Is SEO worth the cost in 2026 with AI answers everywhere?

For most B2B, ecommerce, and local businesses, yes. Organic traffic still drives 30 to 50 percent of web visits in 2026, even after AI overviews expanded across commercial queries. What's changed is the mix: informational top-of-funnel queries are getting eaten by AI answer boxes, while commercial and transactional queries still send real clicks to real sites. If your keywords look like "buy X" or "X vs Y" or "best X for Y," SEO is as valuable as ever. If your keywords look like "what is X," the return has dropped 20 to 40 percent and you should reallocate spend. Run your actual keyword mix through our SEO ROI calculator with realistic conversion rates, and you'll see whether the spend still clears the bar. Then size the budget with our SEO cost calculator. Businesses pulling back from SEO usually picked the wrong keywords in the first place, not the wrong channel.

Will AI replace the work my SEO agency does?

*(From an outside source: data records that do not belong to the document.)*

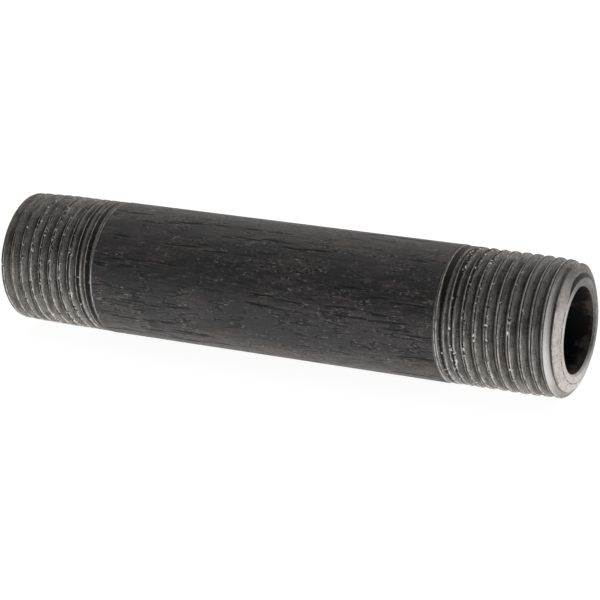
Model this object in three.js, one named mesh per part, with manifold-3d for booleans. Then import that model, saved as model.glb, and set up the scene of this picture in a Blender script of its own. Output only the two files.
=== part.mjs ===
// Threaded pipe nipple: a short length of heavy-wall steel pipe with a right-hand taper pipe thread cut on each end.
// Units are millimetres. The pipe lies along X, with the origin on its axis at mid-length and +Z up.

import * as THREE from 'three';
import { mergeVertices } from 'three/addons/utils/BufferGeometryUtils.js';
import Module from 'manifold-3d';

// Pipe
const nippleLength = 76.2;
const outsideDiameter = 16.8;
const boreDiameter = 10.5;

// Taper pipe thread, cut by the same die on both ends
const threadsPerInch = 18;
const taperOnDiameter = 1 / 16;
const flankAngle = 30;            // degrees, each side of the groove
const rootFlat = 0.1;             // width of the groove's floor along the pipe
const crestFlat = 0.3;            // width of steel left between two turns of the groove
const plusThreadLength = 15.4;    // end face to the shoulder, on the +X end
const minusThreadLength = 14.4;   // the same, on the -X end
const runOutLength = 4.9;         // last part of the thread, where the groove fades out
const runOutLift = 0.1;           // how far the tool stands clear of the steel at the shoulder
const turnedDepth = 0.05;         // skin turned off the pipe before threading, on the radius
const endCrestDrop = 0.22;        // how far the crests at the end face lie below the barrel, on the radius
const plusEndPhase = 44;          // degrees round the pipe, where the groove meets the +X end face
const minusEndPhase = 58;         // degrees, the same for the -X end

// End faces
const faceWidth = 0.8;            // flat ring left between the two chamfers
const boreChamfer = 0.25;
const endChamferLength = 0.75;    // along the pipe

// Faceting
const segments = 28;              // flats round the pipe and sections in each turn of the groove
const leadInTurns = 1.3;          // how far the tool path starts outside the end face, in turns
const turnGap = 0.014;            // gap left between the tool's own turns above the crests

const pitch = 25.4 / threadsPerInch;
const flankSlope = Math.tan(THREE.MathUtils.degToRad(flankAngle));
const threadDepth = (pitch - rootFlat - crestFlat) / 2 / flankSlope;
const taperOnRadius = taperOnDiameter / 2;
const barrelRadius = outsideDiameter / 2;
const boreRadius = boreDiameter / 2;
const turnedRadius = barrelRadius - turnedDepth;
const halfLength = nippleLength / 2;
const faceOuterRadius = boreRadius + boreChamfer + faceWidth;

// Radius of the turned blank at a distance from its end face: a taper that runs into a straight stretch.
function crestRadius(fromEnd) {
  const taper = barrelRadius - endCrestDrop + taperOnRadius * fromEnd;
  return Math.min(taper, turnedRadius);
}

// Radius of the groove's floor. It follows the crests, then climbs out of the steel over the run-out.
function rootRadius(fromEnd, threadLength) {
  const fullThread = threadLength - runOutLength;
  const runOut = Math.max(0, (fromEnd - fullThread) / runOutLength);
  return crestRadius(fromEnd) - threadDepth + (threadDepth + runOutLift) * runOut ** 2;
}

// Outline of one end of the blank, from the bore to the barrel, as (radius, distance from the end face).
function endOutline(threadLength) {
  const taperEnd = (endCrestDrop - turnedDepth) / taperOnRadius;
  return [
    [boreRadius, boreChamfer],
    [boreRadius + boreChamfer, 0],
    [faceOuterRadius, 0],
    [crestRadius(endChamferLength), endChamferLength],
    [turnedRadius, taperEnd],
    [turnedRadius, threadLength - turnedDepth],
    [barrelRadius, threadLength],
  ];
}

// The blank: one closed outline turned about the pipe's axis.
function blankGeometry() {
  const plusEnd = endOutline(plusThreadLength)
    .map(([radius, fromEnd]) => new THREE.Vector2(radius, halfLength - fromEnd));
  const minusEnd = endOutline(minusThreadLength)
    .map(([radius, fromEnd]) => new THREE.Vector2(radius, fromEnd - halfLength));
  const profile = [...minusEnd, ...plusEnd.reverse()];
  profile.push(profile[0].clone());
  const geometry = new THREE.LatheGeometry(profile, segments);
  geometry.rotateZ(-Math.PI / 2);
  return geometry;
}

// The groove's tool path: a V section carried along a right-hand taper helix on the +X end.
function grooveGeometry(phaseDegrees, threadLength) {
  const phase = THREE.MathUtils.degToRad(phaseDegrees);
  const topHalfWidth = pitch / 2 - turnGap / 2;
  const toolHeight = (topHalfWidth - rootFlat / 2) / flankSlope;
  const leadIn = leadInTurns * pitch;
  const anglePerSection = 2 * Math.PI / segments;
  const angleAt = (fromEnd) => phase - 2 * Math.PI * fromEnd / pitch;
  const first = Math.floor(angleAt(threadLength) / anglePerSection);
  const last = Math.ceil(angleAt(-leadIn) / anglePerSection);

  const vertices = [];
  for (let section = first; section <= last; section++) {
    const angle = section * anglePerSection;
    const fromEnd = (phase - angle) * pitch / (2 * Math.PI);
    const floor = rootRadius(fromEnd, threadLength);
    const corners = [
      [-rootFlat / 2, floor],
      [rootFlat / 2, floor],
      [topHalfWidth, floor + toolHeight],
      [-topHalfWidth, floor + toolHeight],
    ];
    for (const [along, radius] of corners) {
      vertices.push(halfLength - fromEnd + along, radius * Math.cos(angle), radius * Math.sin(angle));
    }
  }
  return sweptSolid(vertices, last - first + 1, 4);
}

// Closed mesh through rings of points: side walls between neighbouring rings, and a cap at each end.
function sweptSolid(vertices, ringCount, ringSize) {
  const triangles = [];
  for (let ring = 0; ring < ringCount - 1; ring++) {
    for (let side = 0; side < ringSize; side++) {
      const a = ring * ringSize + side;
      const b = ring * ringSize + (side + 1) % ringSize;
      triangles.push(a, b, a + ringSize, b, b + ringSize, a + ringSize);
    }
  }
  const lastRing = (ringCount - 1) * ringSize;
  for (let side = 1; side < ringSize - 1; side++) {
    triangles.push(0, side + 1, side);
    triangles.push(lastRing, lastRing + side, lastRing + side + 1);
  }
  const geometry = new THREE.BufferGeometry();
  geometry.setAttribute('position', new THREE.Float32BufferAttribute(vertices, 3));
  geometry.setIndex(triangles);
  return geometry;
}

// A closed three.js geometry as a manifold-3d solid.
function toSolid(wasm, geometry) {
  const bare = geometry.clone();
  bare.deleteAttribute('normal');
  bare.deleteAttribute('uv');
  const merged = mergeVertices(bare, 1e-5);
  const vertProperties = new Float32Array(merged.attributes.position.array);
  const triVerts = new Uint32Array(merged.index.array);
  return new wasm.Manifold(new wasm.Mesh({ numProp: 3, vertProperties, triVerts }));
}

// A manifold-3d solid back as a three.js geometry.
function toGeometry(solid) {
  const mesh = solid.getMesh();
  const geometry = new THREE.BufferGeometry();
  geometry.setAttribute('position', new THREE.BufferAttribute(mesh.vertProperties, 3));
  geometry.setIndex(new THREE.BufferAttribute(mesh.triVerts, 1));
  geometry.computeVertexNormals();
  return geometry;
}

// The nipple: the blank with one groove cut in each end. Half a turn about Z carries the cut to the -X end.
function nippleMesh(wasm) {
  const plusGroove = grooveGeometry(plusEndPhase, plusThreadLength);
  const minusGroove = grooveGeometry(minusEndPhase, minusThreadLength).rotateZ(Math.PI);
  const threaded = toSolid(wasm, blankGeometry())
    .subtract(toSolid(wasm, plusGroove))
    .subtract(toSolid(wasm, minusGroove));
  const blackSteel = new THREE.MeshStandardMaterial({ color: 0x37363a, roughness: 0.55, metalness: 0.8 });
  const mesh = new THREE.Mesh(toGeometry(threaded), blackSteel);
  mesh.name = 'pipe_nipple';
  return mesh;
}

const wasm = await Module();
wasm.setup();

const nipple = new THREE.Group();
nipple.add(nippleMesh(wasm));

export default nipple;
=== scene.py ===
import math

import bpy
import numpy as np
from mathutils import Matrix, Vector


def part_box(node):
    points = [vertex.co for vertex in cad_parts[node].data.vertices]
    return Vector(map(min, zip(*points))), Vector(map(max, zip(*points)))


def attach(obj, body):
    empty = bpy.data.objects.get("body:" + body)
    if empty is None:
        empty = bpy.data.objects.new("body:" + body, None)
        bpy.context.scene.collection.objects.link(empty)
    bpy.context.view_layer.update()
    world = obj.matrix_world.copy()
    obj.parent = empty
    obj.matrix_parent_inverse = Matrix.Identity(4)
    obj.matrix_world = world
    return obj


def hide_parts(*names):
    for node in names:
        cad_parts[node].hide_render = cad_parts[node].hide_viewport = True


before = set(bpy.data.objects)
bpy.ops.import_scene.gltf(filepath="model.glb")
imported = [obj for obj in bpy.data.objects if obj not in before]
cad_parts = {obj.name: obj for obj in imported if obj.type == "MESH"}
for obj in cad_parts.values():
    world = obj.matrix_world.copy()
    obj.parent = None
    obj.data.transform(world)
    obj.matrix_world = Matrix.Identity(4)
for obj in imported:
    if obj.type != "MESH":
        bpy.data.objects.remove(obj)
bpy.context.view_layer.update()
pipeLow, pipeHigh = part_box("pipe_nipple")

mm = 0.001
halfLength = (pipeHigh.x - pipeLow.x) / 2 / mm     # lengths are in millimetres until the mesh is made
barrelRadius = (pipeHigh.z - pipeLow.z) / 2 / mm


# Camera

viewSettings = {
    "azimuth": 26.578,      # degrees, from -Y towards +X
    "elevation": 16.311,
    "distance": 297.99,
    "aim": (1.119, 0.417, -1.202),
    "lens": 143.79,
    "sensor": 36.0,
    "clip": (0.01, 20),     # metres
}


def directionTo(azimuth, elevation):
    a, e = math.radians(azimuth), math.radians(elevation)
    return Vector((math.sin(a) * math.cos(e), -math.cos(a) * math.cos(e), math.sin(e)))


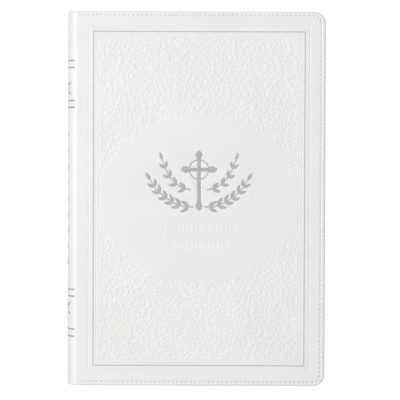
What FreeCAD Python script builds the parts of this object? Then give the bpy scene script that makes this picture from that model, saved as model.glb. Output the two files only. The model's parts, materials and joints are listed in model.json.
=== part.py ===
import FreeCAD, Part
import math
import os
import re
import Sketcher
from FreeCAD import Placement, Rotation, Vector

# A closed, limp-leather Bible lying on its back cover.
# +X runs from the spine to the fore-edge, +Y to the head, +Z out of the front cover.
# The origin is the middle of the back cover's outer face.

os.makedirs("parts", exist_ok=True)
doc = FreeCAD.newDocument("Bible")

# ---------------------------------------------------------------- driving sizes
SIZES = {
    # whole book
    "book_width": 149.0,
    "book_height": 216.0,
    "book_depth": 27.0,
    # spine: a wide arc that runs into the covers through two small ones
    "spine_arc_radius": 24.8,
    "shoulder_radius": 4.0,
    "spine_skin": 0.9,
    "inlay_thick": 0.45,
    "inlay_half_width": 8.6,
    # cover panels
    "cover_thick": 2.1,
    "corner_radius": 6.8,
    "edge_round": 0.8,
    "turn_in": 4.6,
    "board_thick": 0.8,
    "lining_thick": 0.2,
    "paste_thick": 0.15,
    "board_gap": 0.1,
    "board_from_joint": 10.2,
    "joint_width": 5.2,
    "fold_gap": 0.1,
    # stitching
    "stitch_from_side": 2.2,
    "stitch_from_fore": 2.6,
    "stitch_wide": 0.6,
    "stitch_deep": 0.3,
    "stitch_slack": 0.05,
    # foil on the front cover
    "foil_thick": 0.05,
    "frame_from_fore": 11.6,
    "frame_from_side": 11.4,
    "frame_from_spine": 15.1,
    "frame_line": 0.5,
    "emblem_centre_x": 1.7,
    "emblem_centre_y": 10.5,
    "cross_tall": 34.0,
    "cross_wide": 20.0,
    "cross_bar": 3.2,
    "leaf_size": 3.2,
    "leaf_step": 6.2,
    "leaf_rise": 0.3,
    # foil on the spine
    "band_wide": 0.8,
    "inner_band": 54.5,
    "outer_band": 77.5,
    "band_half_step": 2.0,
    "band_from_joint": 2.0,
    "knot_long": 4.4,
    "knot_tall": 9.4,
    "knot_at": 62.0,
    "knot_pitch": 12.0,
    # text block
    "page_width": 141.6,
    "page_height": 208.0,
    "spine_hollow": 3.6,
    "text_sagitta": 1.0,
    "text_clear": 0.8,
    "fly_inset": 1.5,
    "leaf_thick": 0.15,
    "fold_round": 0.5,
    "signature_gap": 0.04,
    "glue_thick": 0.06,
    "lining_inset": 0.3,
    "thread_thick": 0.2,
    "thread_wide": 1.0,
    "thread_pitch": 30.0,
    "mull_thick": 0.25,
    "mull_height": 196.0,
    "paper_thick": 0.25,
    "paper_height": 206.0,
    "headband_radius": 0.75,
    # how far a cutting or trimming solid reaches past what it cuts
    "overshoot": 1.0,
}
SIGNATURES = 18
THREAD_STATIONS = 7
LEAVES_EACH_SIDE = 5
SPINE_KNOTS = 7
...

AI replaces the grunt work, not the strategy. First-draft writing, keyword clustering, schema generation, and basic technical audits are already 80 percent automated in 2026, which is why agency margins on those tasks shrunk hard last year. What AI can't do is original research, relationship-based link building, CRO judgement, or deciding which 10 topics actually matter for your business this quarter. Agencies that charge $5,000 plus a month for pure execution are getting squeezed out. Agencies charging the same for strategy plus execution with senior oversight are growing. The cost picture has shifted: expect to pay less for content volume and more for senior thinking and editorial quality control. Our SEO cost calculator reflects this by weighting strategy-heavy deliverables differently depending on Competition level. If your agency can't articulate what they do that AI can't, that's your cue to renegotiate the retainer or move the work in-house for less money.